We were hunting on a private ranch in central California, the owner generously gave me permission; with the warning that no one had seen any pigs on the ranch in most of a year.

I assured him, if two Vandermolens and a friend were going into the woods, something was going to die.  This wasn’t a hunting trip, this was a planned assassination.  After all, Allison is my only daughter and the plan was that this would be the only time I would be able to supply the wedding pig.  And thus it was written, a pig was to be hung in the locker before the trip was done.

On this our first afternoon of the hunt, we had been stalking the northern reaches of the ranch, working our way uphill.  Barry was slipping through the mixed pine, oak, and brush some hundred yards to my right, Jerry was walking the dirt road also to the right about 50 yards, and I was slipping along weaving and winding my way through the manzanita  poison oak, and buck brush on my side of the road.

We were in effect sweeping a wide path, working our way uphill towards a spring I knew was on the hillside.

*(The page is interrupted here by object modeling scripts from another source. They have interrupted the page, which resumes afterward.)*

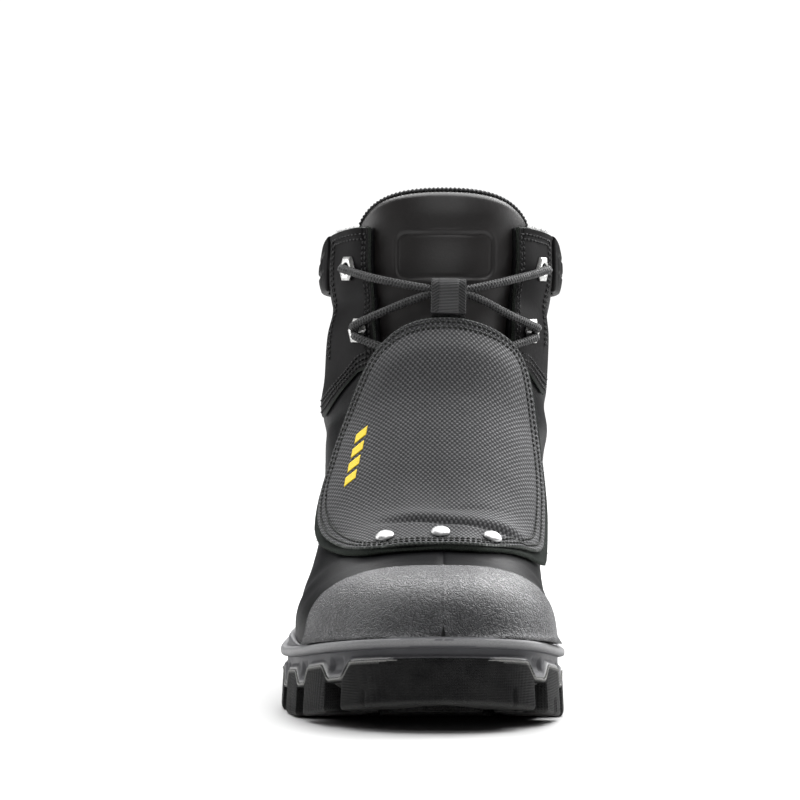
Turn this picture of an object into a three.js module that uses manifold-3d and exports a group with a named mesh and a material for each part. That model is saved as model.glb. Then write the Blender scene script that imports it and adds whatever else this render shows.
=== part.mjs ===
// Metatarsal guard boot for the right foot, standing on its sole.
// Millimetres, +Z up, toe towards -Y, inner (medial) side of the foot towards +X.
import * as THREE from "three";
import Module from "manifold-3d";

const wasm = await Module();
wasm.setup();

// Driving sizes of the sole
const SOLE_LENGTH = 306;
const BALL_WIDTH = 117;
const HEEL_WIDTH = 84;
const TOE_SPRING = 12;
const ARCH_HEIGHT = 6;
const BALL_STACK = 14;
const HEEL_STACK = 28;
const OUTSOLE_BASE = 9;
const TREAD_DEPTH = 5;
const LEDGE_RISE = 12;
const LEDGE_THICK = 3.6;
const LEDGE_LIP = 2.4;
const LEDGE_SHELF = 7;
const LUG_LENGTH = 23;
const LUG_GAP = 13;
const NOTCH_DEPTH = 9;
const TOE_BLOCK_LATERAL = 45;
const TOE_BLOCK_MEDIAL = 41;
const HEEL_BLOCK_HALF = 34;
const SIDE_LUG = 22;
const CHANNEL = 6;
const WAVE_DEPTH = 6;

// Driving sizes of the upper and what is sewn to it
const COLLAR_HEIGHT = 200;
const SHAFT_WIDTH = 100;
const WALL = 2.6;
const GAP = 0.3;
const TOE_CAP_THICK = 2;
const OVERLAY_THICK = 1.6;
const EYESTAY_DROP = 63;
const EYESTAY_RISE = 18;
const EYESTAY_FALL = 46;
const COUNTER_HEIGHT = 62;
const COLLAR_PAD_THICK = 3;
const COLLAR_PAD_HEIGHT = 28;
const THROAT_WIDTH = 62;
const THROAT_LENGTH = 112;
const TONGUE_THICK = 7;
const TONGUE_RISE = 17;
const TONGUE_WIDTH = 78;
const INSOLE_THICK = 4;
const LASTING_MARGIN = 15;

// Driving sizes of the metatarsal flap, the lace and the metal
const GUARD_LENGTH = 130;
const GUARD_WIDTH = 96;
const GUARD_LIFT = 6.4;
const BACKING_THICK = 1.8;
const COVER_THICK = 2;
const GUARD_PAD = 2.2;
const RIVET_HEAD = 8;
const RIVET_SHANK = 3;
const EYELET_FLATS = 10.5;
const EYELET_BORE = 5;
const EYELET_BARREL = 6.6;
const EYELET_FLANGE = 1.2;
const LACE_DIAMETER = 3.5;
const TAB_WIDTH = 15;
const TAB_HEIGHT = 15;
const TAB_THICK = 1.5;

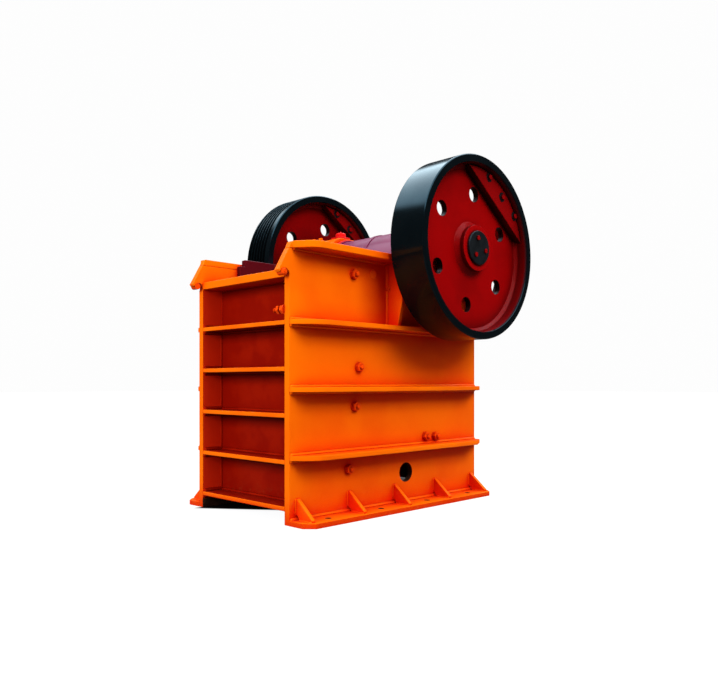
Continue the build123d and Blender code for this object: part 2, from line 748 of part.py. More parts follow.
with BuildPart() as swing_jaw:
    with BuildSketch(Plane.YZ.offset(-jaw_half_width)):
        with BuildLine():
            Polyline(
                on_jaw(0, jaw_back),
                on_jaw(0, jaw_back - jaw_foot_depth),
                foot_corner,
                block_bottom,
                block_top,
                barrel_point(-25),
                (barrel_y, barrel_z),
                barrel_point(150),
                head_point,
                close=True,
            )
        make_face()
        with Locations((toggle_front[0] - orbit_y, toggle_front[1] - orbit_z)):
            Circle(toggle_end_radius + orbit_clearance, mode=Mode.SUBTRACT)
        pocket_middle = (toggle_middle[0] - orbit_y, toggle_middle[1] - orbit_z)
        with Locations(Location((pocket_middle[0], pocket_middle[1], 0), (0, 0, toggle_angle))):
            Rectangle(toggle_length, toggle_thickness + 2 * orbit_clearance, mode=Mode.SUBTRACT)
    extrude(amount=2 * jaw_half_width)
    pocket_low = on_jaw(toggle_block_level + toggle_block_height, wall_back)
    pocket_high = on_jaw(jaw_slope_length + 2 * wedge_height, wall_back)
    pocket_ranges = (
        (-jaw_half_width, -jaw_outer_web - jaw_web_thickness / 2),
        (-jaw_outer_web + jaw_web_thickness / 2, -jaw_inner_web - jaw_web_thickness / 2),
        (-jaw_inner_web + jaw_web_thickness / 2, jaw_inner_web - jaw_web_thickness / 2),
        (jaw_inner_web + jaw_web_thickness / 2, jaw_outer_web - jaw_web_thickness / 2),
        (jaw_outer_web + jaw_web_thickness / 2, jaw_half_width),
    )
    for x_a, x_b in pocket_ranges:
        with BuildSketch(Plane.YZ.offset(x_a)):
            with BuildLine():
                Polyline(
                    pocket_low,
                    pocket_high,
                    (barrel_y + 2 * barrel_radius, pocket_high[1]),
                    (barrel_y + 2 * barrel_radius, pocket_low[1]),
                    close=True,
                )
            make_face()
        extrude(amount=x_b - x_a, mode=Mode.SUBTRACT)
    barrel_plane = Plane(origin=(0, barrel_y, barrel_z), x_dir=(1, 0, 0), z_dir=(0, 0, 1))
    with BuildSketch(barrel_plane):
        with BuildLine():
            ring_radius = barrel_radius + barrel_ring_height
            band_radius = barrel_radius + barrel_band_height
            ring_x = barrel_half_length - barrel_ring_width
            Polyline(
                (-barrel_half_length, 0),
                (-barrel_half_length, ring_radius),
                (-ring_x, ring_radius),
                (-ring_x, barrel_radius),
                (-barrel_band_width / 2, barrel_radius),
                (-barrel_band_width / 2, band_radius),
                (barrel_band_width / 2, band_radius),
                (barrel_band_width / 2, barrel_radius),
                (ring_x, barrel_radius),
                (ring_x, ring_radius),
                (barrel_half_length, ring_radius),
                (barrel_half_length, 0),
                close=True,
            )
        make_face()
    revolve(axis=Axis((0, barrel_y, barrel_z), (1, 0, 0)))
    for x_a in (-jaw_half_width, barrel_half_length):
        with BuildSketch(Plane.YZ.offset(x_a)):
            with Locations((barrel_y, barrel_z)):
                Circle(housing_radius + housing_flange + orbit_clearance)
        extrude(amount=jaw_half_width - barrel_half_length, mode=Mode.SUBTRACT)
    with BuildSketch(Plane.YZ.offset(-barrel_half_length)):
        with Locations((barrel_y, barrel_z)):
            Circle(eccentric_radius + running_fit)
    extrude(amount=2 * barrel_half_length, mode=Mode.SUBTRACT)
    with BuildSketch(Plane.YZ.offset(-barrel_half_length + bearing_land_width)):
        with Locations((barrel_y, barrel_z)):
            Circle(barrel_cavity_radius)
    extrude(amount=2 * (barrel_half_length - bearing_land_width), mode=Mode.SUBTRACT)
    lug_top = foot_corner[1]
    lug_x = rod_eye_thickness / 2 + rod_lug_gap
    for x_a in (-lug_x - rod_lug_thickness, lug_x):
        with BuildSketch(Plane.YZ.offset(x_a)):
            with Locations((rod_front_y, rod_level)):
                Circle(rod_eye_radius)
            with BuildLine():
                Polyline(
                    (rod_front_y - rod_eye_radius, rod_level),
                    (rod_front_y + rod_eye_radius, rod_level),
                    (rod_front_y + 2 * rod_eye_radius, lug_top),
                    (rod_front_y - 2 * rod_eye_radius, lug_top),
                    close=True,
                )
            make_face()
            with Locations((rod_front_y, rod_level)):
                Circle(rod_pin_radius + running_fit, mode=Mode.SUBTRACT)
        extrude(amount=rod_lug_thickness)
save(swing_jaw, "swing_jaw")

# Swing jaw plate, whose crests face the fixed plate's valleys
jaw_section_plane = Plane(
    origin=(0, jaw_foot_point[0], jaw_foot_point[1]),
    x_dir=(1, 0, 0),
    z_dir=(0, sin(jaw_lean), cos(jaw_lean)),
)
with BuildPart() as swing_jaw_plate:
    with BuildSketch(jaw_section_plane) as swing_section:
        with BuildLine():
            teeth = tooth_line(0, tooth_height, True)
            Polyline((-jaw_half_width, jaw_back), *teeth, (jaw_half_width, jaw_back), close=True)
        make_face()
    extrude(amount=jaw_slope_length)
save(swing_jaw_plate, "swing_jaw_plate")

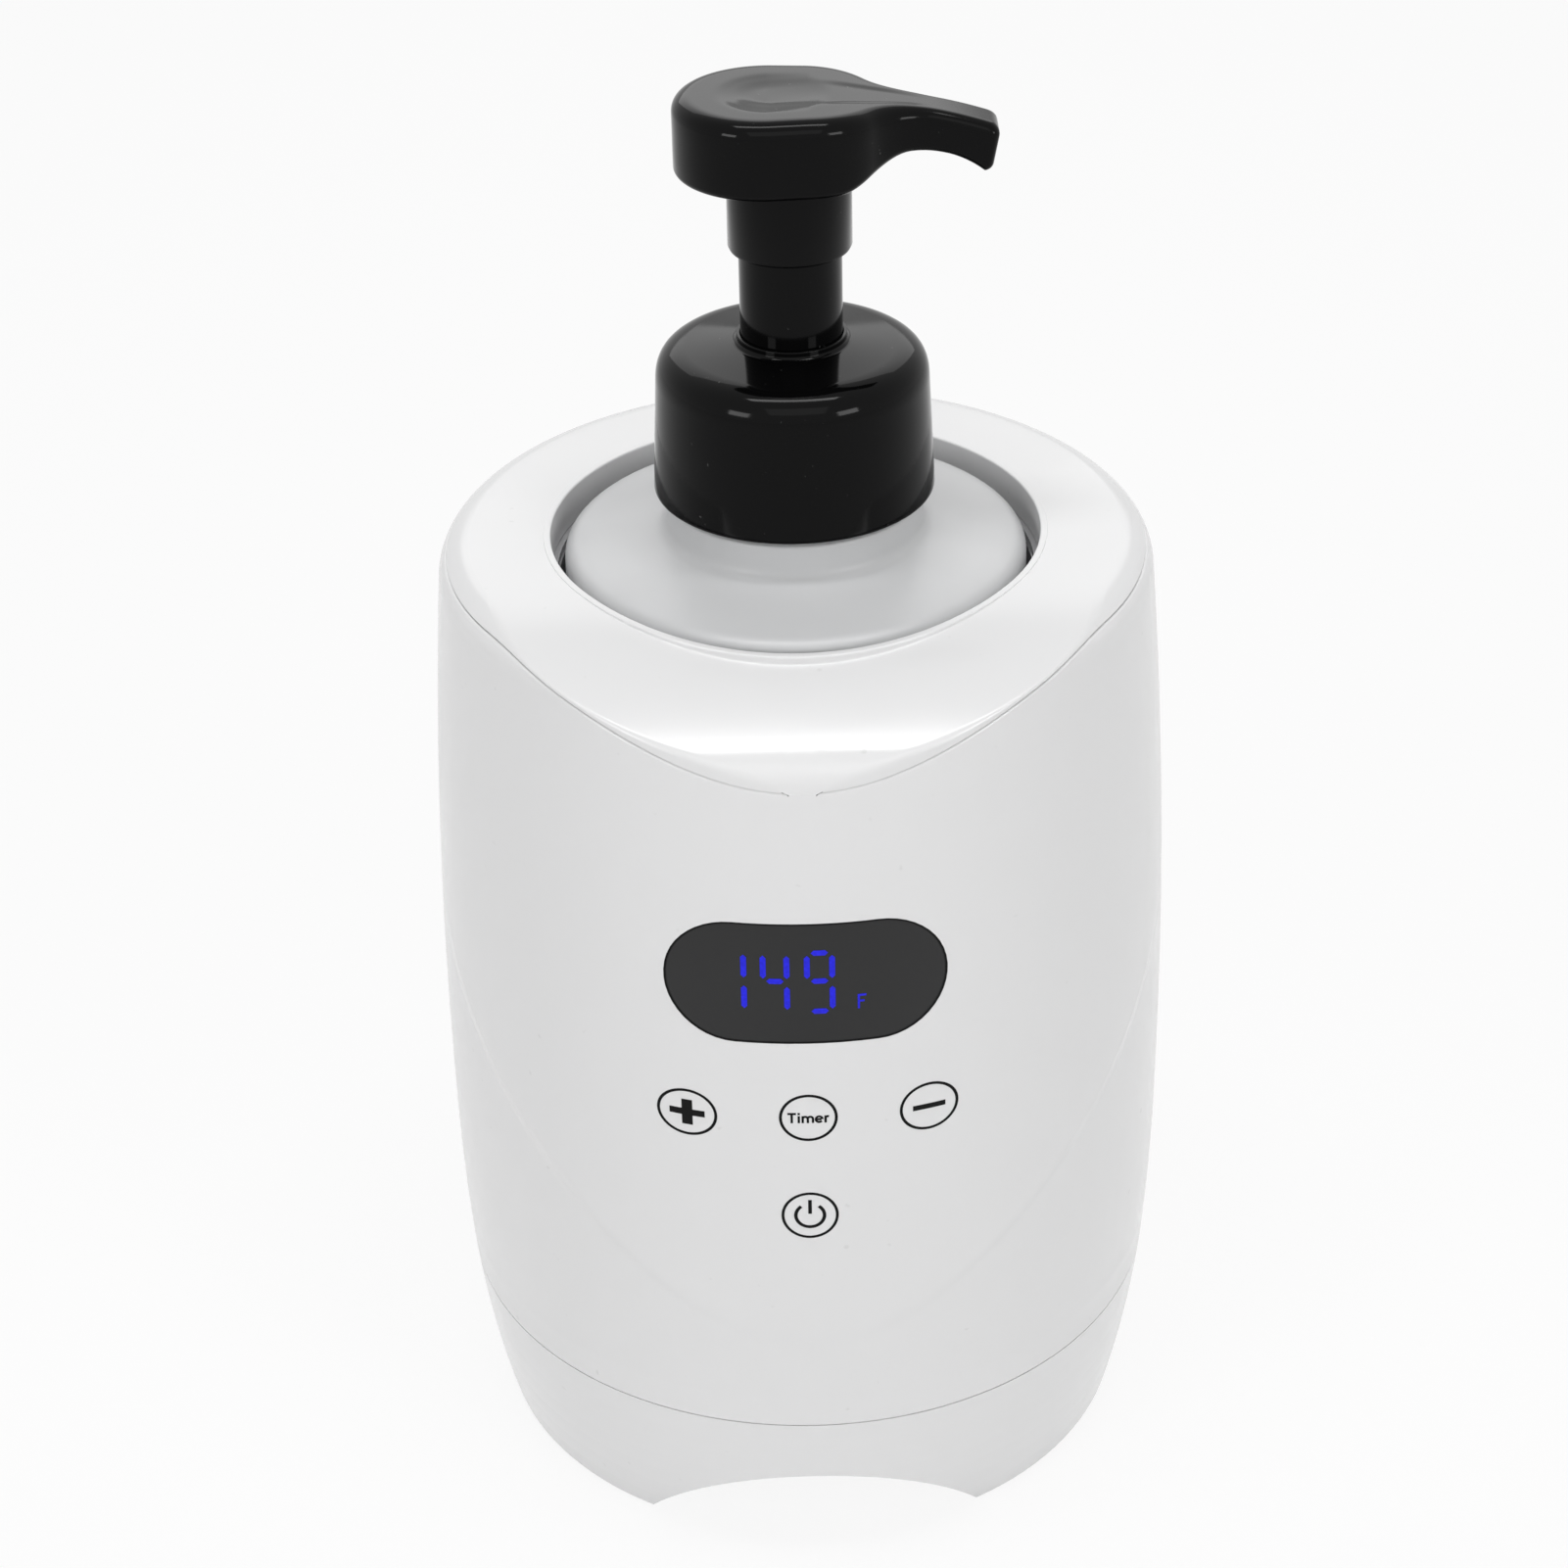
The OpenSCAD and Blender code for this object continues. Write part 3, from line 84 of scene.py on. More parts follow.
FLARE_X, ARCH_X, ARCH_RISE = 22.0, 19.5, 4.0
WINDOW_W, WINDOW_H, WINDOW_Z = 46.5, 22.8, 124.8
PANEL_RISE, PANEL_LOW_Z, PANEL_SLOPE, PANEL_TURN = 0.45, 46.5, 0.92, 15.0
PANEL_STEP_W, PANEL_CENTRE_W, PANEL_TOP_Z = 3.0, 4.0, 112.0
KEY_PITCH, KEY_ROW_Z, KEY_LOW_Z = 20.2, 98.65, 78.4
RING_LINE, PRINT_RISE, PRINT_DEPTH = 0.5, 0.03, 0.06
LIT_DROP, LIT_DEPTH = 0.04, 0.05
BORDER_OUT, BORDER_IN, BORDER_DROP, BORDER_DEPTH = 0.02, 0.37, 0.05, 0.04

# ---- The photograph's view, with its angles in degrees ----
FOCAL, SENSOR = 78.7, 36
EYE_TARGET, EYE_DISTANCE = (-2.86, 0, 124.2), 611.04
EYE_RISE, EYE_ROLL = 31.17, -1.23


def arc_radius(run, fall):
    """Radius of an arc that starts level and falls by fall over the length run."""
    return (run * run + fall * fall) / (2 * fall)


def body_r(z):
    """Outer radius of the body at height z, without the rounded top edge."""
    low = BULGE_R - (BULGE_R - FOOT_R) * np.clip((BULGE_Z - z) / BULGE_Z, 0, None) ** 3
    high = BULGE_R - (BULGE_R - CROWN_R) * np.clip((z - BULGE_Z) / (TOP_Z - BULGE_Z), 0, None) ** 2
    return np.where(z < BULGE_Z, low, high)


FRONT_R = float(body_r(TOP_Z - RAMP_FALL))
EDGE_CENTER_Z = TOP_Z - EDGE_ROUND
EDGE_LEAN = math.atan(2 * (BULGE_R - CROWN_R) * (EDGE_CENTER_Z - BULGE_Z) / (TOP_Z - BULGE_Z) ** 2)
EDGE_Z = TOP_Z - EDGE_ROUND * (1 - math.sin(EDGE_LEAN))
EDGE_CENTER_R = float(body_r(EDGE_Z)) - EDGE_ROUND * math.cos(EDGE_LEAN)


def falling(y, flat_z, run, fall, reach=None):
    """Height of a level line that turns into a falling arc towards the front."""
    start = run - (reach or FRONT_R)
    radius = arc_radius(run, fall)
    inside = np.clip(start - y, 0, radius)
    return flat_z - radius + np.sqrt(radius * radius - inside * inside)


def ramp_z(y):
    """Height of the top surface at y, with its rounded front."""
    z = falling(y, TOP_Z, RAMP_RUN, RAMP_FALL)
    radius = arc_radius(RAMP_RUN, RAMP_FALL)
    start = RAMP_RUN - FRONT_R
    nose_y = -FRONT_R - 0.3 + RAMP_ROUND
    nose_z = TOP_Z - radius + math.sqrt((radius - RAMP_ROUND) ** 2 - (nose_y - start) ** 2)
    touch_y = start + (nose_y - start) * radius / (radius - RAMP_ROUND)
    inside = np.clip(nose_y - y, 0, RAMP_ROUND)
    return np.where(y < touch_y, nose_z + np.sqrt(RAMP_ROUND ** 2 - inside ** 2), z)


def seam_z(y):
    """Height of the parting line between shell and cover at y."""
    return falling(y, TOP_Z - SEAM_DROP, SEAM_RUN, SEAM_FALL)


def lip_z(y):
    """Height of the raised lip's top at y."""
    start = RAMP_RUN - FRONT_R
    return falling(y, TOP_Z + LIP_RISE, MOUTH_R + start, LIP_FALL, MOUTH_R)


# ---- Mesh tools ----
def mesh(name, verts, faces, body, material, slot=None, replaces=(), smooth=40):
    """A piece of the object, from vertices in millimetres."""
    data = bpy.data.meshes.new(name)
    data.from_pydata([tuple(float(c) * MM for c in v) for v in verts], [], faces)
    weld(data)
    data.polygons.foreach_set("use_smooth", [True] * len(data.polygons))
    data.set_sharp_from_angle(angle=math.radians(smooth))
    data.materials.append(material)
    piece = bpy.data.objects.new(name, data)
    bpy.context.scene.collection.objects.link(piece)
    return place(piece, body, replaces)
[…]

And now here I was, hunkered in, waiting for the chance to identify and defend myself from some unseen attacker.

The rush never came.  Easing upright, I worked my way around a number of heavy growths and found a large scree covered area that had been recently disturbed.  Rocks flung in every direction.  Search as I did, I couldn’t find any hair, or identifiable print in any direction. 

I went back to working my way uphill slow and careful.  Wondering which way whatever it was had gone and after a while almost wondering if I had dreamt the whole thing.  About 125 yards further on, I stepped out onto the dirt road that had curved around in front of me just as Jerry came around a corner. 

All he said to me was; “What the heck, you step on Sasquatch’s tail in there a while back?”

I have hunted a lot of years.  Jerry has hunted a lot more than I.

I have never heard anything like that before, neither had he.

I have no idea what it was.

I just know I never want to meet up with it unarmed.